## Given problem
Transcribe the listing below from its opening line up to and including the line that contains "return lambda u, v, y: hinge"; reproduce nothing else.
----------------------------------------
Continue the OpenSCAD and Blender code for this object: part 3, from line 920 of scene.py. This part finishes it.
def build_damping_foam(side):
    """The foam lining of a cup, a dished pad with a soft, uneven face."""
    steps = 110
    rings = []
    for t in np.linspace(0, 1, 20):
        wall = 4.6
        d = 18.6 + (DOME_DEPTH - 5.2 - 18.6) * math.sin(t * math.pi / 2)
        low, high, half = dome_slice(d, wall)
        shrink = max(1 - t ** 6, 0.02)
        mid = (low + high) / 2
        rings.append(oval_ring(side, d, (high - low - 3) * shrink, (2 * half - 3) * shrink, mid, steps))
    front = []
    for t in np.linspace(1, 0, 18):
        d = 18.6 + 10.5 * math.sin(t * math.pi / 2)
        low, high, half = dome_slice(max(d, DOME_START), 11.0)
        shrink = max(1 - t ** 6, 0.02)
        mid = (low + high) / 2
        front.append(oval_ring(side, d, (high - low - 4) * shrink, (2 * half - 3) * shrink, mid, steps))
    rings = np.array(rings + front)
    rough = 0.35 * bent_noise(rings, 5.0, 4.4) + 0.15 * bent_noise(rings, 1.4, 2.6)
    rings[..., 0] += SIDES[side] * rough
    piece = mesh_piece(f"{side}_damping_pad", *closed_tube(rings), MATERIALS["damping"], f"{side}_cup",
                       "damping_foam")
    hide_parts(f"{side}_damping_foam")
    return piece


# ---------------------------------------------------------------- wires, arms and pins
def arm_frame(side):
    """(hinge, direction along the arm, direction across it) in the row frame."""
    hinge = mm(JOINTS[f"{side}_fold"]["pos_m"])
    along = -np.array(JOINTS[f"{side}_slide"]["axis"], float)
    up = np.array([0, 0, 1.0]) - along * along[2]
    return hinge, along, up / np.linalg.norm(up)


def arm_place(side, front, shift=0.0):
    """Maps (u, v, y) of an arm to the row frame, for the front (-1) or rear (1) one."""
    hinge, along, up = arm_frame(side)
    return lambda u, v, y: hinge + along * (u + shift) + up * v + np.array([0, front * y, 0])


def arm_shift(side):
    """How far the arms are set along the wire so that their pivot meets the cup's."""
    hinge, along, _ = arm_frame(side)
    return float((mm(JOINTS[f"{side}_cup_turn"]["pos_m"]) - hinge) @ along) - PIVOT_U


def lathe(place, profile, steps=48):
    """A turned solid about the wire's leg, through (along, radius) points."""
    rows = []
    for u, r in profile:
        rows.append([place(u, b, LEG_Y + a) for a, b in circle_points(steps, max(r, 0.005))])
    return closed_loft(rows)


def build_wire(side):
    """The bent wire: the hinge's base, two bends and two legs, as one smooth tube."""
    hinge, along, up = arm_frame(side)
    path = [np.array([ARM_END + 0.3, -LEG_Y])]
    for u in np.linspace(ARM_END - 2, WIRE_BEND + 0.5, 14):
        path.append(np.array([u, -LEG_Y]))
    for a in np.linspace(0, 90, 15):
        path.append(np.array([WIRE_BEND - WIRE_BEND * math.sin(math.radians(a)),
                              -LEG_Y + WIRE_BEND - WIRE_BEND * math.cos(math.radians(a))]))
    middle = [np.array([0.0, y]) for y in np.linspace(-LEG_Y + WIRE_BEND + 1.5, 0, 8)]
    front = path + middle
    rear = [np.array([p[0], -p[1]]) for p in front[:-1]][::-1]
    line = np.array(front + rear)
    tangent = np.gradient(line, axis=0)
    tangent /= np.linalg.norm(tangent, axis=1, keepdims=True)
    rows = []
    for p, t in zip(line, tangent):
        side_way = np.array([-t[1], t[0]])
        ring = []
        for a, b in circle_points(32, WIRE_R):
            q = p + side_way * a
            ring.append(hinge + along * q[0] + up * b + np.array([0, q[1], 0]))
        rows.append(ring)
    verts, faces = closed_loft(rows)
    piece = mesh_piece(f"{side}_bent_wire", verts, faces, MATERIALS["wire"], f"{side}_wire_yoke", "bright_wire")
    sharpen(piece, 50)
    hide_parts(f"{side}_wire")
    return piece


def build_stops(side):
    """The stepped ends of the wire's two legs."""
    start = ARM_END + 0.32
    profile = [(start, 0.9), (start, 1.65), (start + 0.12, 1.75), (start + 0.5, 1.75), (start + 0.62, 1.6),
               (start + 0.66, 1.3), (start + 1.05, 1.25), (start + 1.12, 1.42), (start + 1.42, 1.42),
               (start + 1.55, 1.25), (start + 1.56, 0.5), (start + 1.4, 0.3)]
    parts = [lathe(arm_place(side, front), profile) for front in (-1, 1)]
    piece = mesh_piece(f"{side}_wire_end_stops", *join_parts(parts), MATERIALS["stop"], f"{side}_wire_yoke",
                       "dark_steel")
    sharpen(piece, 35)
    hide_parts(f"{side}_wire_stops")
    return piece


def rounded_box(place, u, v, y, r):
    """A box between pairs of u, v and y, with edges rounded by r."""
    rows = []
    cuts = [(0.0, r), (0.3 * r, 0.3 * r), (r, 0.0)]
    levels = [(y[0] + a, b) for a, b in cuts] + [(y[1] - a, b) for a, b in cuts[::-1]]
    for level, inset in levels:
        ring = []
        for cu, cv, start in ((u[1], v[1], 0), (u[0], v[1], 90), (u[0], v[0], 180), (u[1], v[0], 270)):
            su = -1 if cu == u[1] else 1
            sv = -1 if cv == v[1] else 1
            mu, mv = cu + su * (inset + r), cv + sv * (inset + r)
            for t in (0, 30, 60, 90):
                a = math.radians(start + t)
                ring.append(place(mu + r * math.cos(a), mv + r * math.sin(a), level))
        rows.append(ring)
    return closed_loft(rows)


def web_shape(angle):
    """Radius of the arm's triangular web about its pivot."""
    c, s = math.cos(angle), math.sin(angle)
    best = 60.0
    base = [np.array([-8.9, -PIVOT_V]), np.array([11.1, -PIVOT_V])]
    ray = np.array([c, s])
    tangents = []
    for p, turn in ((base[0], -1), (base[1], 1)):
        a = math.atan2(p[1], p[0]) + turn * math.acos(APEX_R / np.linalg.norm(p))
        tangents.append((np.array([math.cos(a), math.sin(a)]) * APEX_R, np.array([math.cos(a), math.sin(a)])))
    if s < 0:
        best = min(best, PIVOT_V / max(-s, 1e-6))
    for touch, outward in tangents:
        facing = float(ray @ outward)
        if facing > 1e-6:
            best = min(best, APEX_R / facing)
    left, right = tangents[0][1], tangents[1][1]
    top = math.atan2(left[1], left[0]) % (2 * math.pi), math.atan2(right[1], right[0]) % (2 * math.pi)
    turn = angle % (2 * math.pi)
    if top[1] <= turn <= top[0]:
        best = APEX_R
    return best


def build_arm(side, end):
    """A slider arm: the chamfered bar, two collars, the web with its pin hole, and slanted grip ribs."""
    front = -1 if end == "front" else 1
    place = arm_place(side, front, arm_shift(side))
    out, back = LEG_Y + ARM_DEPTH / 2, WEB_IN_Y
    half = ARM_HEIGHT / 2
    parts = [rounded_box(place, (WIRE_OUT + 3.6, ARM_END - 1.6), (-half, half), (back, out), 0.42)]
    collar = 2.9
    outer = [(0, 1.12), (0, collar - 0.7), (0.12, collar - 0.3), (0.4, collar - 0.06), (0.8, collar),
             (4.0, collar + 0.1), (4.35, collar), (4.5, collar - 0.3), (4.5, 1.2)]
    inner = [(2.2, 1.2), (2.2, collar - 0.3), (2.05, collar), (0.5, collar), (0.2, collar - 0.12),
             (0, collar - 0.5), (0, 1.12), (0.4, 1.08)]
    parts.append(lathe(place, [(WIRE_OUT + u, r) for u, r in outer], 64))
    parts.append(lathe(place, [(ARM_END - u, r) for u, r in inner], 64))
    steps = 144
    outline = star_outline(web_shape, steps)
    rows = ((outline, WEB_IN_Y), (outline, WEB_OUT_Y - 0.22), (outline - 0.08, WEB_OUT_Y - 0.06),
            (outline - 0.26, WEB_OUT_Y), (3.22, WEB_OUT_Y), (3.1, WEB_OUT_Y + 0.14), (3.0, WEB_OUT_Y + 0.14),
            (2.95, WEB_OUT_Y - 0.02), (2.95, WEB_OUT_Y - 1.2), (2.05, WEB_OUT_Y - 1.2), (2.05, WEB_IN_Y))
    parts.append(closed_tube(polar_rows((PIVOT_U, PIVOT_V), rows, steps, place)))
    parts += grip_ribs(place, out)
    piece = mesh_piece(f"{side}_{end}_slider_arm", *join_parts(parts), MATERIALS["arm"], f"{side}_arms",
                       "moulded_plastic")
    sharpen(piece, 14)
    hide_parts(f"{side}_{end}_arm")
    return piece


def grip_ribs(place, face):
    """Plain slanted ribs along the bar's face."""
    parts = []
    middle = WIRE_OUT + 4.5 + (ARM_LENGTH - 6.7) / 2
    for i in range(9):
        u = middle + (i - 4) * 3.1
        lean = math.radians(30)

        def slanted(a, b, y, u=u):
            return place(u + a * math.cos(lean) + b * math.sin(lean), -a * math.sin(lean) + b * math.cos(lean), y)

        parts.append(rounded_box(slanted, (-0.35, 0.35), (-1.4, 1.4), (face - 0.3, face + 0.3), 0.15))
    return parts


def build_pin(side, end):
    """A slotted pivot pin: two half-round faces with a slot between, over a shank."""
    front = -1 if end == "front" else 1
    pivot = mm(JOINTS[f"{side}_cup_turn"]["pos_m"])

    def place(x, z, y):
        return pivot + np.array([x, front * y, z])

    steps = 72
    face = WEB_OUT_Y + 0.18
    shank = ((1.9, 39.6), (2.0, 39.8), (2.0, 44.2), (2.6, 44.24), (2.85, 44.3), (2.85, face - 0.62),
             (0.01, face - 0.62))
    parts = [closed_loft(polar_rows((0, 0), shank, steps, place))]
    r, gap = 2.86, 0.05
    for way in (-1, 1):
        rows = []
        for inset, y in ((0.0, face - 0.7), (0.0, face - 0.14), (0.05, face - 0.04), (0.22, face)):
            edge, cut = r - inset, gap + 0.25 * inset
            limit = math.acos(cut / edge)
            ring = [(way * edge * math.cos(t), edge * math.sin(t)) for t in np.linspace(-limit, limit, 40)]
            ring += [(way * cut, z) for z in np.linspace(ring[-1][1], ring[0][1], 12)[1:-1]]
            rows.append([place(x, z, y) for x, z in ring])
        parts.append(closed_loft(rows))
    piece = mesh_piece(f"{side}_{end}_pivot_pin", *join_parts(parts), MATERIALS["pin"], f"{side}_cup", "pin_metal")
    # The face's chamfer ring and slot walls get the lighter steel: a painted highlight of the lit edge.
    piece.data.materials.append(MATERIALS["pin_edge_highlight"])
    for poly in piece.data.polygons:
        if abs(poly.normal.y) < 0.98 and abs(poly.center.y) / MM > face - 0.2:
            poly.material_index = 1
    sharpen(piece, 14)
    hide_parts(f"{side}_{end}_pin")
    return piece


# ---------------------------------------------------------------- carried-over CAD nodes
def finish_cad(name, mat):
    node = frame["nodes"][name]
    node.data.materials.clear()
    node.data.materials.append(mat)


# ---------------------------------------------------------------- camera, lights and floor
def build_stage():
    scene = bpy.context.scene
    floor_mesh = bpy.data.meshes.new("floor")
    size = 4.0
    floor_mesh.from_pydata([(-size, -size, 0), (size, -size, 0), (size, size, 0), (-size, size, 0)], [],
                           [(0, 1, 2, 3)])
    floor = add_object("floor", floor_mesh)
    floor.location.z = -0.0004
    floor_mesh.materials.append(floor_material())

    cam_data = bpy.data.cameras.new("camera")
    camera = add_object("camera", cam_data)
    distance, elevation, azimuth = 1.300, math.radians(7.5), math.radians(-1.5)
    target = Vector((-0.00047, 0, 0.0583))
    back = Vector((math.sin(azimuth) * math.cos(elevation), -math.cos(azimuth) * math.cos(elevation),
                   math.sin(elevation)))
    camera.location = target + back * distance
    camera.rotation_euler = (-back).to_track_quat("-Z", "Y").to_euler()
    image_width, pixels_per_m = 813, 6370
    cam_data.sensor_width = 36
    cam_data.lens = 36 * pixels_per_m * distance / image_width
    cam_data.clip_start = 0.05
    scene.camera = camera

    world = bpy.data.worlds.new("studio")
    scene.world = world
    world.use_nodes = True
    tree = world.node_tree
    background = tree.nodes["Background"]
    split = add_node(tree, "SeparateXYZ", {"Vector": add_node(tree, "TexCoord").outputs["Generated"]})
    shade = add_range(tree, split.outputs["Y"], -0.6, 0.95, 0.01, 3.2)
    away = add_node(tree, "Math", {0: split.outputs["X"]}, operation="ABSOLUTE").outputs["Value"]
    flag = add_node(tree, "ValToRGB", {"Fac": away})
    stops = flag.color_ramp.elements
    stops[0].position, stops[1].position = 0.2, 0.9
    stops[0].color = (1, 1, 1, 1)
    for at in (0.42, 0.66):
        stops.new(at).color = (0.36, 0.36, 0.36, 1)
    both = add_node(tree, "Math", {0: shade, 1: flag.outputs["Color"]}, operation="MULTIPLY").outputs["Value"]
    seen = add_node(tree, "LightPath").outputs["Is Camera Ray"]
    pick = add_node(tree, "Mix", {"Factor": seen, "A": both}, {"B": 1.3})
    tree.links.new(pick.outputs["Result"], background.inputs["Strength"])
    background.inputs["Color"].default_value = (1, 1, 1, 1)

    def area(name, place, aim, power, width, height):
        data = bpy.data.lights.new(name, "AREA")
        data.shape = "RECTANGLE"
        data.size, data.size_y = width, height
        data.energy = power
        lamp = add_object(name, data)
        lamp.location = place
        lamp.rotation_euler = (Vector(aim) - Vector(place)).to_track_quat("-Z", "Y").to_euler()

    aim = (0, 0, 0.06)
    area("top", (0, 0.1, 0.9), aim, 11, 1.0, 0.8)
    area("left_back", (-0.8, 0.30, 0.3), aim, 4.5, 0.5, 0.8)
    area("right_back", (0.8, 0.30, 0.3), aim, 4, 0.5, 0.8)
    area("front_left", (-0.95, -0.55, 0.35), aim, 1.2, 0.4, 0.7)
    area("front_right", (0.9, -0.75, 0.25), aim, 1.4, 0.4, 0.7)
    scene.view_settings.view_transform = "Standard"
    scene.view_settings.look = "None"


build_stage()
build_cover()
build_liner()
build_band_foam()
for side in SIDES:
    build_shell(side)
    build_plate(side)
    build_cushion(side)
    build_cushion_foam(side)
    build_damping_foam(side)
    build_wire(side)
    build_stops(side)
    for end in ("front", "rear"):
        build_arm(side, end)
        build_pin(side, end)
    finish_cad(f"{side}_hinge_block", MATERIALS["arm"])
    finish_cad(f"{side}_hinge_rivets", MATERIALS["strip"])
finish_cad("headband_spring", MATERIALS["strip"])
----------------------------------------
## Exercise solution
Continue the OpenSCAD and Blender code for this object: part 3, from line 920 of scene.py. This part finishes it.
def build_damping_foam(side):
    """The foam lining of a cup, a dished pad with a soft, uneven face."""
    steps = 110
    rings = []
    for t in np.linspace(0, 1, 20):
        wall = 4.6
        d = 18.6 + (DOME_DEPTH - 5.2 - 18.6) * math.sin(t * math.pi / 2)
        low, high, half = dome_slice(d, wall)
        shrink = max(1 - t ** 6, 0.02)
        mid = (low + high) / 2
        rings.append(oval_ring(side, d, (high - low - 3) * shrink, (2 * half - 3) * shrink, mid, steps))
    front = []
    for t in np.linspace(1, 0, 18):
        d = 18.6 + 10.5 * math.sin(t * math.pi / 2)
        low, high, half = dome_slice(max(d, DOME_START), 11.0)
        shrink = max(1 - t ** 6, 0.02)
        mid = (low + high) / 2
        front.append(oval_ring(side, d, (high - low - 4) * shrink, (2 * half - 3) * shrink, mid, steps))
    rings = np.array(rings + front)
    rough = 0.35 * bent_noise(rings, 5.0, 4.4) + 0.15 * bent_noise(rings, 1.4, 2.6)
    rings[..., 0] += SIDES[side] * rough
    piece = mesh_piece(f"{side}_damping_pad", *closed_tube(rings), MATERIALS["damping"], f"{side}_cup",
                       "damping_foam")
    hide_parts(f"{side}_damping_foam")
    return piece


# ---------------------------------------------------------------- wires, arms and pins
def arm_frame(side):
    """(hinge, direction along the arm, direction across it) in the row frame."""
    hinge = mm(JOINTS[f"{side}_fold"]["pos_m"])
    along = -np.array(JOINTS[f"{side}_slide"]["axis"], float)
    up = np.array([0, 0, 1.0]) - along * along[2]
    return hinge, along, up / np.linalg.norm(up)


def arm_place(side, front, shift=0.0):
    """Maps (u, v, y) of an arm to the row frame, for the front (-1) or rear (1) one."""
    hinge, along, up = arm_frame(side)
    return lambda u, v, y: hinge + along * (u + shift) + up * v + np.array([0, front * y, 0])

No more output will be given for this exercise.